Two Democrats Sitting in Jail Seek Political Office

The worn bars in the cell block are seen at Alcatraz Island, a 22-acre rocky outcrop situated 1.5 miles offshore in San Francisco Bay, August 11, 2011. Seventy-seven years ago on August 11, 1934, a group of federal prisoners classified as "most dangerous" arrived at the new high-security penitentiary designed …

Two Democrats running for political office who are convicted of crimes may be celebrating their electoral victories behind bars should they win their elections.

A Democrat Texas state representative running for re-election and a Georgia Democrat running for Congress are continuing to run for their respective offices, despite serving time in jail for their respective crimes.

Rep. Ron Reynolds (D-Missouri City), who was convicted in 2015 of multiple misdemeanor charges for illegally soliciting clients to his law practice, was sentenced to one year behind bars before being released early on an appellate bond.

But the court rejected his appeal, and a judge ordered Reynolds to go back to jail.

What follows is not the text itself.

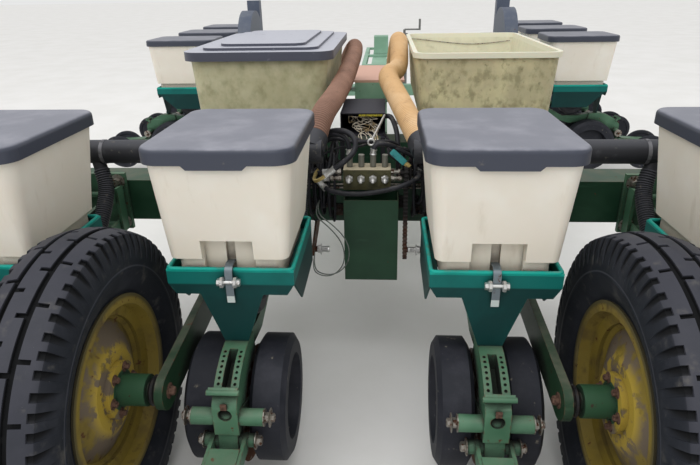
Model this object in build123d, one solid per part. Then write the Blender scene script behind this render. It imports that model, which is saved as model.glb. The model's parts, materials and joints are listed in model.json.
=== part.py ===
"""A drawn row crop planter with front-folding wings, folded for transport and parked on its jack.

Millimetres. X is to the right, Y forward along the tongue, Z up from the ground. Pieces are drawn about
the rear bar's centreline at Y = 0, and every file is written about the middle of the plan.
"""
import os
from math import atan2, degrees, hypot, radians, tan

from build123d import *

# Row layout
ROW_SPACING = 762.0
CENTRE_ROWS = 6
WING_ROWS = 3

# Toolbars
BAR = 178.0
BAR_WALL = 8.0
BAR_Z = 700.0
BAR_PAST_ROW = 285.0
DRAIN_HOLE_R = 12.0
TUBE_BEAM = 102.0
BEAM_WALL = 7.0
BEAM_X = 430.0

# Clearances
SEAT = 0.3
RUNNING_FIT = 0.05
STUB_FIT = 0.3
BEND_SHARE = 0.45

# Wing hinges
HINGE_X = 870.0
HINGE_Y = 630.0
HINGE_PIN_R = 32.0
HINGE_PIN_HEAD = 20.0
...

He is also disbarred from practicing law.

Even though Reynolds has a misdemeanor conviction on his record, Texas state law does not prohibit those with misdemeanor convictions to run for political office.

Reynolds, who was endorsed by Rep. Beto O’Rourke (D-TX) and is expected to win re-election because is uncontested, does not intend on quitting his campaign anytime soon.

“Rep. Reynolds has full confidence that his experienced staff will be able to handle any immediate needs of his constituents, during his 4-6 month absence,” Reynolds’ campaign said in a statement.

The other candidate, Georgia Democrat Steve Foster, is serving a six-month sentence in county jail for driving under the influence.

A video from Foster’s arrest last year that went viral after authorities released it in August showed the Democratic candidate trashing his district.

Foster is running against incumbent Rep. Tom Graves (R-GA) in Georgia’s 14th congressional district. Even though Graves has won his district in the past by a wide margin—in 2012 he won with 75 percent of the vote—Foster vowed to carry on his campaign from his prison cell.

“Look, I’m not withdrawing,” Foster told the Associated Press in a recent interview.